Who typically gets the first read of your work?
My dog definitely gets the first listen, since I'm constantly sounding things out as I write. If I'm embarrassed when she hears it, I know I'm in trouble.
If you could work in another art form what would it be?
Music. I just think it has a way of cutting through the circuitry more quickly.
What are you working on currently?
I'm wrapping up a poetry manuscript about the breakdowns and blurrings between humans and animals. I'm also working on something entirely new to me: a collaborative project in prose for young readers. We'll see what comes of that.

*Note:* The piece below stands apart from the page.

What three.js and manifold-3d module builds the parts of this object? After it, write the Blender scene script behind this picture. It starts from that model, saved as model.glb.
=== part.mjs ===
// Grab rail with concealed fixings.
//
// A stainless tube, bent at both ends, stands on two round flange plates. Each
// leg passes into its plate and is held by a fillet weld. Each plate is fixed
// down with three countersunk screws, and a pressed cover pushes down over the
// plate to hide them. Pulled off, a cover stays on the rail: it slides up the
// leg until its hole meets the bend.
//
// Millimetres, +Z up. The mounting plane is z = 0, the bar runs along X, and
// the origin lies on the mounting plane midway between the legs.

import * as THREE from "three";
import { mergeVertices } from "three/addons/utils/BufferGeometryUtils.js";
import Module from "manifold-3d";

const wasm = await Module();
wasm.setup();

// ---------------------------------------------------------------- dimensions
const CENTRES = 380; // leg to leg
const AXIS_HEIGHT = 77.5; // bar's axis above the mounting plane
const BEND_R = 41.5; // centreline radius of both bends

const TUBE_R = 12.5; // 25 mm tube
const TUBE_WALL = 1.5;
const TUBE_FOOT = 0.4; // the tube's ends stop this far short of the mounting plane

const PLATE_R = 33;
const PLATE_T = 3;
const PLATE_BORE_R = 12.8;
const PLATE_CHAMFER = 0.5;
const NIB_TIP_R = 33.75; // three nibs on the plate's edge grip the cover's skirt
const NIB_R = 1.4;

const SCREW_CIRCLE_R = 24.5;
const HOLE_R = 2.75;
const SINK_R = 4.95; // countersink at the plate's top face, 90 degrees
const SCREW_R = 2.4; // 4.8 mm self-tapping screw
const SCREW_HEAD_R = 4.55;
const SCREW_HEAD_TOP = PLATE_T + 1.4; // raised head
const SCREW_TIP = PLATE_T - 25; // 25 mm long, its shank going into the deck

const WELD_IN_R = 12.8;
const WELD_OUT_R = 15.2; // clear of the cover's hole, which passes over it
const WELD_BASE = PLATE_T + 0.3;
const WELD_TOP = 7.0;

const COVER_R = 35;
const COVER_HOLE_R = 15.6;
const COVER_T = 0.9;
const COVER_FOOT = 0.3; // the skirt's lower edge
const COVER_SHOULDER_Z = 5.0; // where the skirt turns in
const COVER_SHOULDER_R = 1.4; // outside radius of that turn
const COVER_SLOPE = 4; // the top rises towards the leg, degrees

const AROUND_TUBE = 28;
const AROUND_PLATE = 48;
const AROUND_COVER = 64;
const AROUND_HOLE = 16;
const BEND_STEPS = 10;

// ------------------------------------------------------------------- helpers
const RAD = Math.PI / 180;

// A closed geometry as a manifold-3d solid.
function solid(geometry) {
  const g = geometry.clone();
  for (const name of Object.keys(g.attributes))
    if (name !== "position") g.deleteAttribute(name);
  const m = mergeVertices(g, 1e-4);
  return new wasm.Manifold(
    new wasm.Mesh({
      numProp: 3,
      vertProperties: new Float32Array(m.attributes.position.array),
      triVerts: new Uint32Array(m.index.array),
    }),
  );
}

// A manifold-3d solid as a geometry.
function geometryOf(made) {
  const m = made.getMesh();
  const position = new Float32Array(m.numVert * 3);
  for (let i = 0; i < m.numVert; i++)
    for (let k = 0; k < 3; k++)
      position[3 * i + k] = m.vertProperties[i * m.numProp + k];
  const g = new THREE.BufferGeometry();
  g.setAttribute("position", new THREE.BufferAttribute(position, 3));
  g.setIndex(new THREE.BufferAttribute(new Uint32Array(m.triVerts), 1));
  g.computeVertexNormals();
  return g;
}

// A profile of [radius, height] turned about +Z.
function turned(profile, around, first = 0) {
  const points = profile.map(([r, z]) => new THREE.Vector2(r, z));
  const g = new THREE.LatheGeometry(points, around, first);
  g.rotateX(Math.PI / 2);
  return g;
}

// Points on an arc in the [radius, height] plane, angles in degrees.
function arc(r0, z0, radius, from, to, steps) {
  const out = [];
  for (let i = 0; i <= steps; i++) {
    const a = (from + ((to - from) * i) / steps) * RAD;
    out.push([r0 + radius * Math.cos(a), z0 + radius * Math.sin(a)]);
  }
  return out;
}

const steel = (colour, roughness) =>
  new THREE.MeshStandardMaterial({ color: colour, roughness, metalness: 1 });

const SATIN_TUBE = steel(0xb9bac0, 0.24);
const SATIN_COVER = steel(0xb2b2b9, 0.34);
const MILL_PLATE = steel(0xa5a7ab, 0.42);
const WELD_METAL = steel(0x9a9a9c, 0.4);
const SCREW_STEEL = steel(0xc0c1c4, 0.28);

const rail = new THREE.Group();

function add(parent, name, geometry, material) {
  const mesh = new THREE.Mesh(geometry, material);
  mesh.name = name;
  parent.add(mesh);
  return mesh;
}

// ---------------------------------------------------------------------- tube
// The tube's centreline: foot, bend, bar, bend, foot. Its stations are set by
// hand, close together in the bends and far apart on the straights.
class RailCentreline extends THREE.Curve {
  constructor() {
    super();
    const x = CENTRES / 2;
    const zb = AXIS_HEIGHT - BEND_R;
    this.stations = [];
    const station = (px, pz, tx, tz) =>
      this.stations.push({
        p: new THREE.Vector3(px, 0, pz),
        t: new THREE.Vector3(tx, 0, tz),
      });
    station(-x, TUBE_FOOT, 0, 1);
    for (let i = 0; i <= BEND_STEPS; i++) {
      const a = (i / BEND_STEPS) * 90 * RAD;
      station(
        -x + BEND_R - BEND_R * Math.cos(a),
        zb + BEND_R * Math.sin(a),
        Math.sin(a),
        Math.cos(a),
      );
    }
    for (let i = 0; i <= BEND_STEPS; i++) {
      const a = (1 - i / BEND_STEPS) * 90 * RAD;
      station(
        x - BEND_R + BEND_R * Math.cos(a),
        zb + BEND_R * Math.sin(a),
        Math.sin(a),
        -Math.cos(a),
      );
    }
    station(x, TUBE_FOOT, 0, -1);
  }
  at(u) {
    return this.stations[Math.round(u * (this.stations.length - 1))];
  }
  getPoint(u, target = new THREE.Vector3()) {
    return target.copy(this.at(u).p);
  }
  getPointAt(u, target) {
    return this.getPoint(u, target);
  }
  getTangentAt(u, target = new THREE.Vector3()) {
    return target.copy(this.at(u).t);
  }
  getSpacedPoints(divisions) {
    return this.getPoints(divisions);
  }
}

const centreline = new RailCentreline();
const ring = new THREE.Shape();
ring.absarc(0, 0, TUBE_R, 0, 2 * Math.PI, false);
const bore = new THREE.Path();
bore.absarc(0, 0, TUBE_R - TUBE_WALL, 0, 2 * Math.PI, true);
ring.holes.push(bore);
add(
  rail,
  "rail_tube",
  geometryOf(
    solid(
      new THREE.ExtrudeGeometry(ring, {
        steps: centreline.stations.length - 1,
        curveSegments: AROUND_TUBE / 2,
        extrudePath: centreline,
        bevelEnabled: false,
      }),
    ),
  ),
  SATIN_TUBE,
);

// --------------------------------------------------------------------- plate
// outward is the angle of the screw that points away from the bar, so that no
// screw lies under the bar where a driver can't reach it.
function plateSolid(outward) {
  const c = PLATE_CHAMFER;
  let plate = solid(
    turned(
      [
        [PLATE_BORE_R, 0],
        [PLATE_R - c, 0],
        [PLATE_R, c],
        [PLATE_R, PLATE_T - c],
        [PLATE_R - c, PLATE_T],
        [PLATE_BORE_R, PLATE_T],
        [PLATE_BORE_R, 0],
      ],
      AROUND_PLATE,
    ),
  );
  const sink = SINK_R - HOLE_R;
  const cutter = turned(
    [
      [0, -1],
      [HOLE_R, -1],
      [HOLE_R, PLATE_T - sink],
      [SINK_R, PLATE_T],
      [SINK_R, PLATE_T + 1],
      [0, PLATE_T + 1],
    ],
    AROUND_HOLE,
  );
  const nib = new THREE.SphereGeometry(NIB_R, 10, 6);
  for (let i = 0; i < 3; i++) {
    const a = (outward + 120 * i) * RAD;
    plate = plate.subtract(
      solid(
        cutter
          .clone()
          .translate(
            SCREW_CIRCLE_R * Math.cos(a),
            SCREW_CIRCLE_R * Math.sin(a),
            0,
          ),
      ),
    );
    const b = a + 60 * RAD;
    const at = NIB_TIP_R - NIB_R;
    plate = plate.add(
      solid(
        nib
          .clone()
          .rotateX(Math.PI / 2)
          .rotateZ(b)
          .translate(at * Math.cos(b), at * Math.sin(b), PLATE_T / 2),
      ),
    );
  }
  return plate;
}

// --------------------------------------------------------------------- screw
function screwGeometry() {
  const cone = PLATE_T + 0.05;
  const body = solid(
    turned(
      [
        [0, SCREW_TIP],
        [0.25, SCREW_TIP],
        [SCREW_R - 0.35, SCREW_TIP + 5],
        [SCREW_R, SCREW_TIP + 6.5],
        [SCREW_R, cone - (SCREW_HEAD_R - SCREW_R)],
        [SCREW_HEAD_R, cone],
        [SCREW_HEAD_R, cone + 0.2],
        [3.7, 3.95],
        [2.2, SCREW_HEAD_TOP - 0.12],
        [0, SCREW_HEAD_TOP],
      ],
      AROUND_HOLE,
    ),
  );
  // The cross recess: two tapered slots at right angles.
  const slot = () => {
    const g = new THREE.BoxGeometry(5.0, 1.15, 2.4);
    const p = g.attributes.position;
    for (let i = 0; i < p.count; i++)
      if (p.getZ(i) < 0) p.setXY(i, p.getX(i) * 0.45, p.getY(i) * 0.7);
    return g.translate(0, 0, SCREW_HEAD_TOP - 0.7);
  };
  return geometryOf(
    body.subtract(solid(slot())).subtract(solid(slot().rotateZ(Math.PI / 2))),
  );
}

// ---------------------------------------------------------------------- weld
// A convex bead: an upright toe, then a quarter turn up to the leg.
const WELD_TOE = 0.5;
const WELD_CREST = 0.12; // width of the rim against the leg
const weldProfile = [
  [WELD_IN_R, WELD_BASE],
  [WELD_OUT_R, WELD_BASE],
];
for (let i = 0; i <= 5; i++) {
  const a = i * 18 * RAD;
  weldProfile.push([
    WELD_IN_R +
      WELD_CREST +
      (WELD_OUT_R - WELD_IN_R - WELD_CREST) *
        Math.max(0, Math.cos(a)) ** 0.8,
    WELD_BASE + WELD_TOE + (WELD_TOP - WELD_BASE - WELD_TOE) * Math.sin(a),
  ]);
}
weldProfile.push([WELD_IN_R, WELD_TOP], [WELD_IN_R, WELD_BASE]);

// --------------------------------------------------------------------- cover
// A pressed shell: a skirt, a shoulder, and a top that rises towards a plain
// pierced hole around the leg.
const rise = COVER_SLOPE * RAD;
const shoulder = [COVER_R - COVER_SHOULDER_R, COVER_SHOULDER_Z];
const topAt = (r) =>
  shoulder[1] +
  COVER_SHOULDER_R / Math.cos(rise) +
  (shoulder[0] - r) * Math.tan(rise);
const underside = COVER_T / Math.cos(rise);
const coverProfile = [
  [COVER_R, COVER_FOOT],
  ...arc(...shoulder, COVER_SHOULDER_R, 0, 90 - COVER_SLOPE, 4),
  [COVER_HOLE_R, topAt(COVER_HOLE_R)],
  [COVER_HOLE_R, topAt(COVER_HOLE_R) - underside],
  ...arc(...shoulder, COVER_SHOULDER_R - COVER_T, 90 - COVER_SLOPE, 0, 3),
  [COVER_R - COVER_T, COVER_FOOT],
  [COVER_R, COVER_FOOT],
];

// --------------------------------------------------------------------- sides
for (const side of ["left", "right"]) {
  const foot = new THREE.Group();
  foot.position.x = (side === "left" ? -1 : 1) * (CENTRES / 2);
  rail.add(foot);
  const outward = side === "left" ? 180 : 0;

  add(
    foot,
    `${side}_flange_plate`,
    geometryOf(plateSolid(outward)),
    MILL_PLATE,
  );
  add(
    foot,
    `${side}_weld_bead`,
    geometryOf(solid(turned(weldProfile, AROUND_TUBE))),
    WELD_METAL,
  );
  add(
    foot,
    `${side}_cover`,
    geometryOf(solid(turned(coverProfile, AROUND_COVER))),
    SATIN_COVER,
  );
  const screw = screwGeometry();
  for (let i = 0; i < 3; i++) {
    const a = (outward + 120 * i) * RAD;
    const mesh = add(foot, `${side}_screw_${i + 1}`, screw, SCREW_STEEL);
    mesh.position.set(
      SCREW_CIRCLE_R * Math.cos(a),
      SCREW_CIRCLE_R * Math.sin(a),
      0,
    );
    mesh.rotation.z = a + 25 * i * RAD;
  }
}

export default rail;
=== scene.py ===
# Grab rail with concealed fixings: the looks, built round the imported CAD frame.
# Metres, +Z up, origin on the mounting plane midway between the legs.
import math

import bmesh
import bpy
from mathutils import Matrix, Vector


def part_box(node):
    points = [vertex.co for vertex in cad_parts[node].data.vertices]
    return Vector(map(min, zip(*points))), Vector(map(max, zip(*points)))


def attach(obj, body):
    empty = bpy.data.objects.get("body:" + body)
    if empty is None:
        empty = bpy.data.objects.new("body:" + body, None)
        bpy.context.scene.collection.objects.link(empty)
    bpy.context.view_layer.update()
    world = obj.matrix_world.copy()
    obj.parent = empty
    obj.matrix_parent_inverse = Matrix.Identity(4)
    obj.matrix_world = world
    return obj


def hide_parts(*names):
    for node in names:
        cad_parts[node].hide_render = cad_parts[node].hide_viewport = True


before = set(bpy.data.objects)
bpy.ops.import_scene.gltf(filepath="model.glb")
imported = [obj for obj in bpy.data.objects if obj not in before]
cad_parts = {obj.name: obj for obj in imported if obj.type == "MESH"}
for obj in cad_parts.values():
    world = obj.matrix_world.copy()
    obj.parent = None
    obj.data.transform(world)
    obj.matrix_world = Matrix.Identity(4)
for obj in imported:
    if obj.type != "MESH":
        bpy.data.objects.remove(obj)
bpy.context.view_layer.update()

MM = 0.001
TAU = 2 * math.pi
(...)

What are you reading right now?
Virginia Woolf's Flush, a biography of Elizabeth Barrett Browning's Cocker Spaniel. It narrates Barrett's courtship with Robert Browning in part, but it's really more of a love story about a poet and her dog, which won me instantly. One of the things that I admire most about it is how Woolf describes the Browning-Barrett courtship without naming it, but instead tells it entirely through Flush's perceptions—his sensory detections that a new color has come to her cheeks, a new sound of excitement has come to both her voice and to the black marks that she scribbles across her papers each day. I just think that it so lovingly captures that acuity of dogs.
STACY GNALL is the author of Heart First into the Forest (Alice James Books, 2011). She holds a Ph.D. in Creative Writing and Literature from the University of Southern California, and is also a graduate of the University of Alabama's MFA program in Creative Writing and Sarah Lawrence College. Her most recent poems are either published or forthcoming from Colorado Review, Crazyhorse, New American Writing, and Third Coast.